In her response, Foreign Office Minister Baroness Anelay affirmed the British Government’s support of coexistence projects bringing Israelis and Palestinians together and emphasised the importance of building “constituencies for peace” between all sectors of Israeli and Palestinian society.
Underlining the Government’s position against terror, Baroness Anelay said: “The foundations of a lasting and just peace—trust and good will—will never be built in an environment of incitement, terrorism and violence. We are appalled by the recent wave of terrorist attacks against innocent Israeli civilians… The Quartet report sets out the damaging effect of incitement and violence. The British Government strongly condemn, in the strongest terms I can summon up, the use of anti-Semitic, racist and hateful language”.
She asserted: “Ultimately, peace will only come through fresh negotiations between the parties”.
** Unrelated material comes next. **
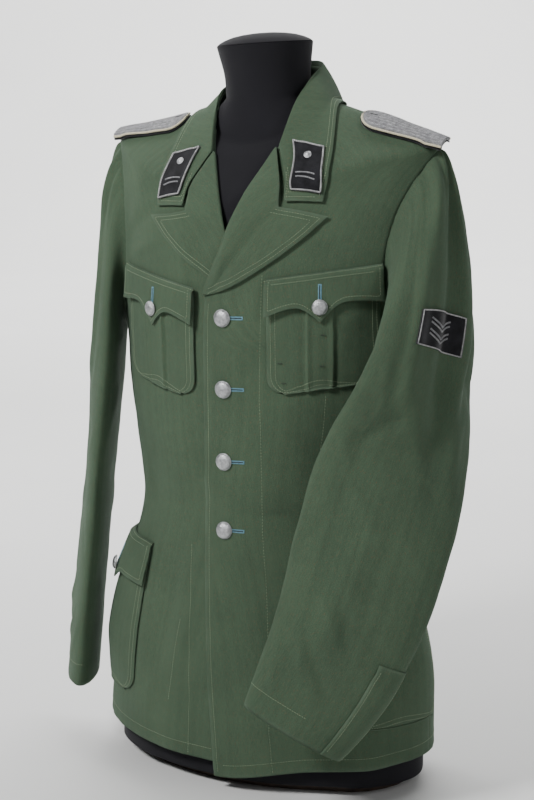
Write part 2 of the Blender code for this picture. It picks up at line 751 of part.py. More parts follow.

The Minister reiterated that the British Government is “firmly opposed to boycotts”, stating that the Government believes “imposing sanctions on Israel or supporting anti-Israel boycotts would not support our efforts to progress the peace process and achieve a negotiated solution”.
Baroness Anelay also condemned the Palestinian cabinet’s decision to postpone local elections, stating that the UK Government has “called on the Palestinian leadership to work towards genuine and democratic elections for all Palestinians based on respect for the rule of law and human rights”.